The goal of this research project is to construct models that are able to discriminate benign from malignant masses before surgery, to predict recurrence after surgery in early stage disease and to predict the response to platin based chemotherapy in advanced stage disease. To achieve this, we will use Bayesian networks to model and combine different types of data: clinical, ultrasound, proteomic and microarray data. Proteomic data can result in a better pre-operative distinction between benign and malignant ovarian masses while both microarray and proteomic data can enhance the performance when predicting recurrence or the response to therapy.

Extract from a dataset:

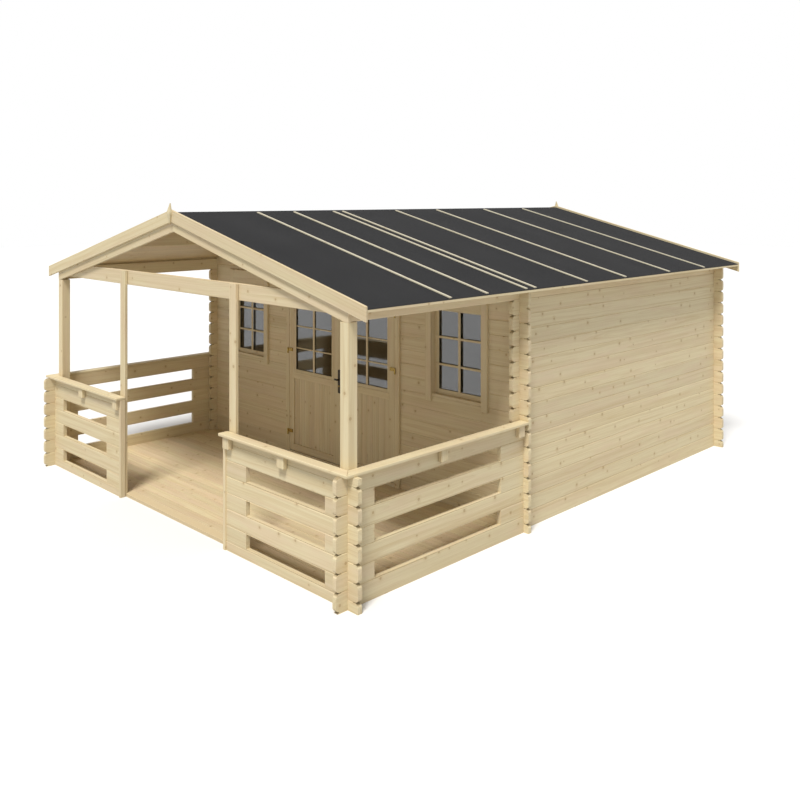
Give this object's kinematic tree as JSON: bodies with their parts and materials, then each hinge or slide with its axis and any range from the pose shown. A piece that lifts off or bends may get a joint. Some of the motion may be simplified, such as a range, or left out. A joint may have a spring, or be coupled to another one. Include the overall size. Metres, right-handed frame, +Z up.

Bayesian networks are a marriage between probability theory and graph theory. A Bayesian network is a sparse way of writing down a joint probability distribution. They are white box models which is important when encountering medical problems. When confronted with a certain question they give a complete overview of the uncertainty of the answer. Moreover such models allow exploring the underlying mechanism that generated the data and discover new (possibly causal) connections between the variables. Additionally Bayesian networks allow to incorporate prior knowledge (e.g. expert information, relevant literature) into the model. This allows guiding model training in the right direction. The usage of prior knowledge is very important with small and medium sample sizes that often occur in medical problems.